Franco Herrera

Personal information
- Date of birth: 19 September 2003 (age 22)
- Place of birth: Bandera, Argentina
- Height: 1.90 m (6 ft 3 in)
- Position: Goalkeeper

Team information
- Current team: Arsenal Sarandí

Youth career
- 0000–2022: Newell's Old Boys

Senior career*
- Years: Team / Apps / (Gls)
- 2022–2024: Newell's Old Boys / 5 / (0)
- 2023: → Barracas Central (loan) / 0 / (0)
- 2024: → San Martín de Tucumán (loan) / 1 / (0)
- 2025–: Arsenal Sarandí / 3 / (0)

International career^{‡}
- 2019: Argentina U16 / 1 / (0)
- 2023: Argentina U20 / 2 / (0)

= Franco Herrera =

Argentine footballer

Franco Herrera (born 19 September 2003) is an Argentine footballer who plays as a goalkeeper for Arsenal Sarandí.

==Early life==
Herrera played more basketball than football as a youngster until he joined the academy at Newells.

==Club career==
Herrera made his senior league debut in April 2022 for Newell's Old Boys,
keeping a clean sheet in a 1–0 win against Club Atlético Patronato.
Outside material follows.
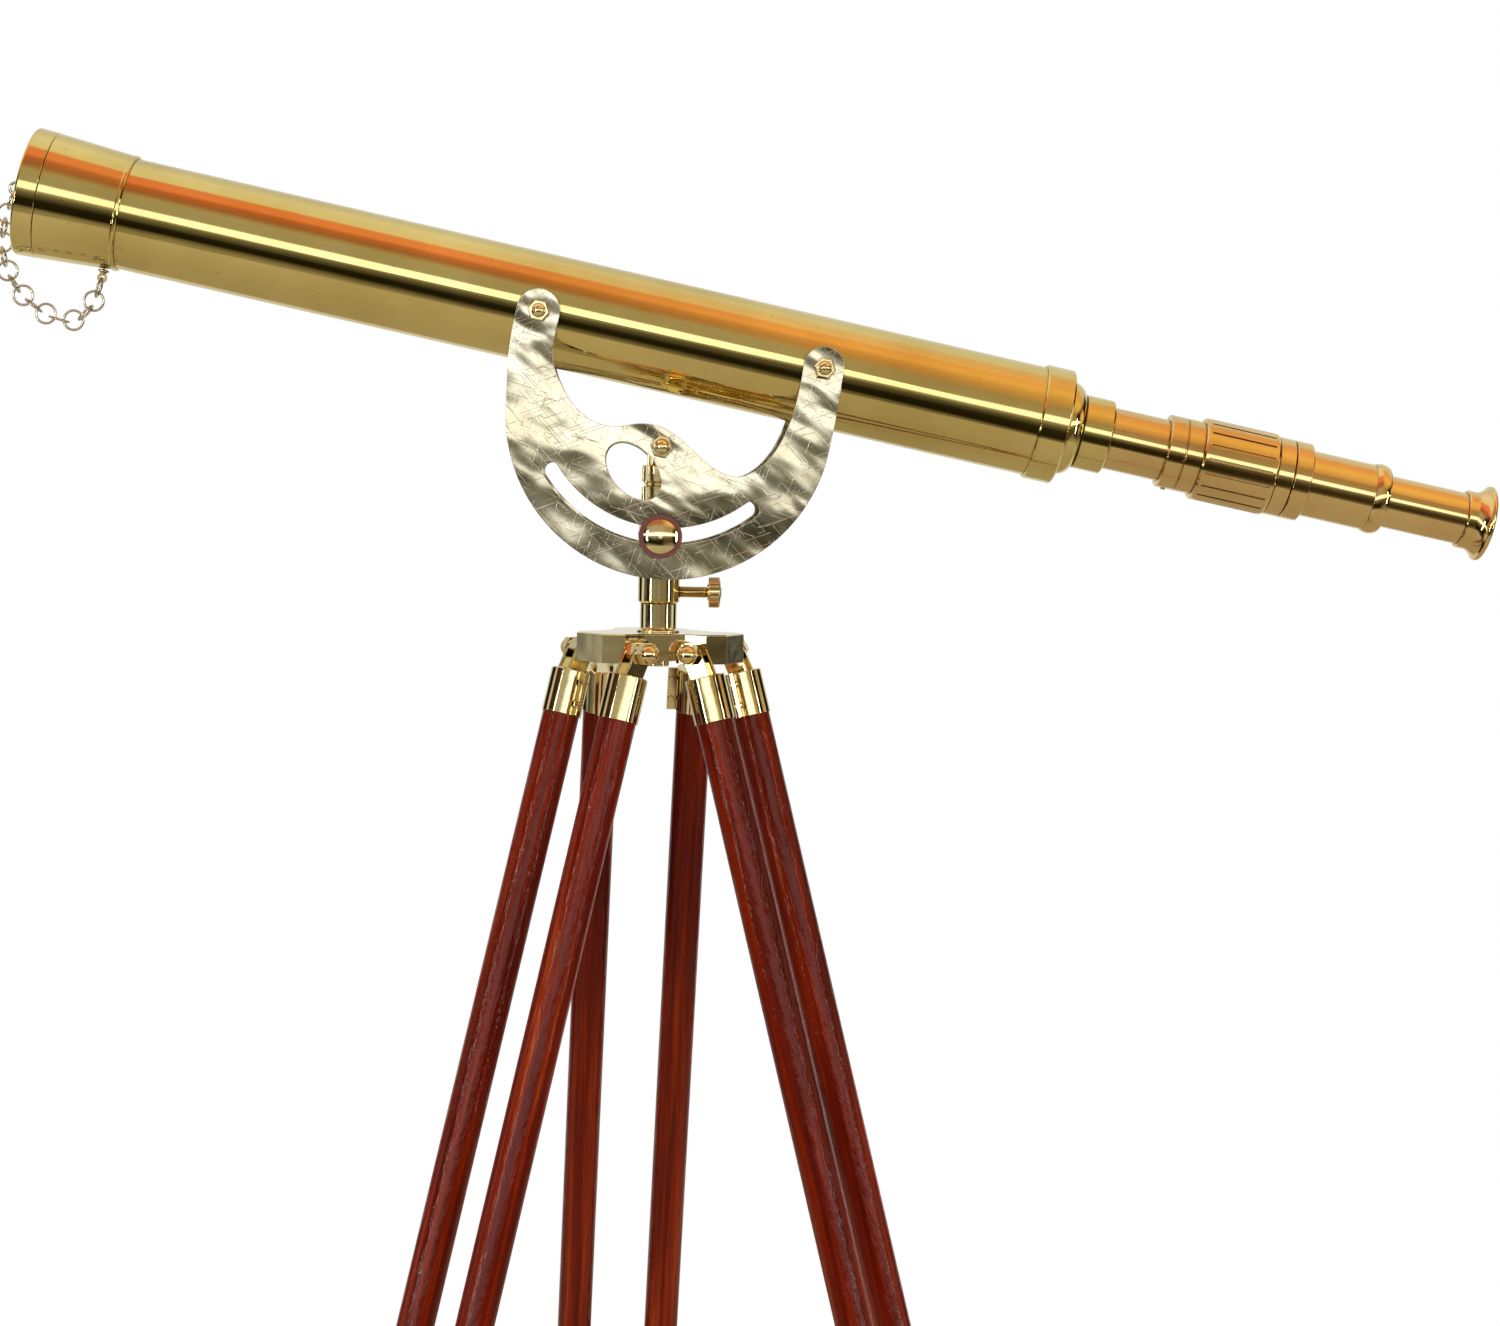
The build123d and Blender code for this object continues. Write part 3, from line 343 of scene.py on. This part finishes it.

He also received praise for his performance in a 0–0 draw with Racing Club at the Estadio Marcelo Bielsa a week later. In February 2023 he joined Barracas Central on loan.

==International career==
In 2019 Herrera played for the Argentina under-16 team which won a UEFA development tournament in Portugal. He was named in the Argentina under-20 squad by Javier Mascherano for the 2023 South American U-20 Championship held in Colombia in January and February 2023.